Вторым другом Одзаки был его школьный и университетский приятель Усиба Томохико, работавший секретарем японского совета Института тихоокеанских отношений. Сама конференция, проводившаяся в Йосемитском национальном парке, оказалась “очень аристократичной и формальной, такому еретику, как я, там было не место”, – отмечал Одзаки. Он сам стал свидетелем японской “узколобости” и “привязанности к националистическому сознанию”, отмечая, что “британцы и американцы, не скрывая, демонстрировали свое высокомерие правителей мира”[69]. Основной “прибылью” этой конференции, как без обиняков заявлял Одзаки, было “развитие личной дружбы с японскими делегатами”[70]. После поездки Сайондзи будет ежедневно заходить в кабинет Одзаки, они будут регулярно ужинать друг у друга в гостях. “Сайондзи очень мне доверял, относился ко мне как к закадычному другу и без оглядки делился со мной многими тайнами. Так, по мере развития его политической карьеры, я мог получать от него важную информацию”[71].

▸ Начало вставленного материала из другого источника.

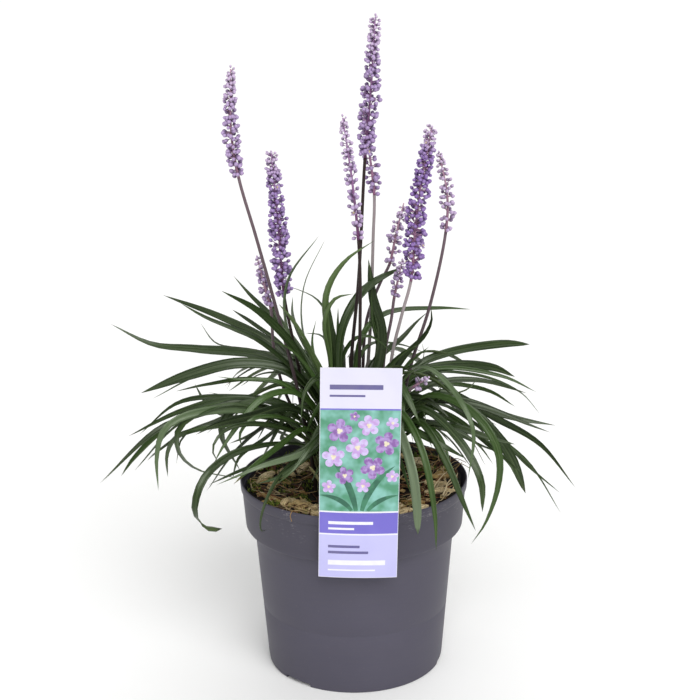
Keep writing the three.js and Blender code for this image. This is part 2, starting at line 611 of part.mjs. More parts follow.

Одзаки написал для конференции доклад под названием “Последние тенденции в китайско-японских отношениях”. Он представлял собой апологию империалистических авантюр Японии в Китае, где подчеркивался великодержавный статус Японии и содержался призыв к Китаю о признании Маньчжоу-го. Этот доклад был также открытым заявлением о политической ортодоксальности Одзаки. Однако он не был проникнут исключительно духом цинизма и был не очень далек от продиктованной Москвой линии партии. СССР не был заинтересован в возрождении националистического Китая. И пока Япония потрошила своего соседа, у нее не было времени для нападения на Советский Союз. Поддержав экспансию Японии в южном направлении, в Китай, Одзаки (а потом и Зорге) отвлекал милитаристов от соблазна нанести удар по северу, по СССР.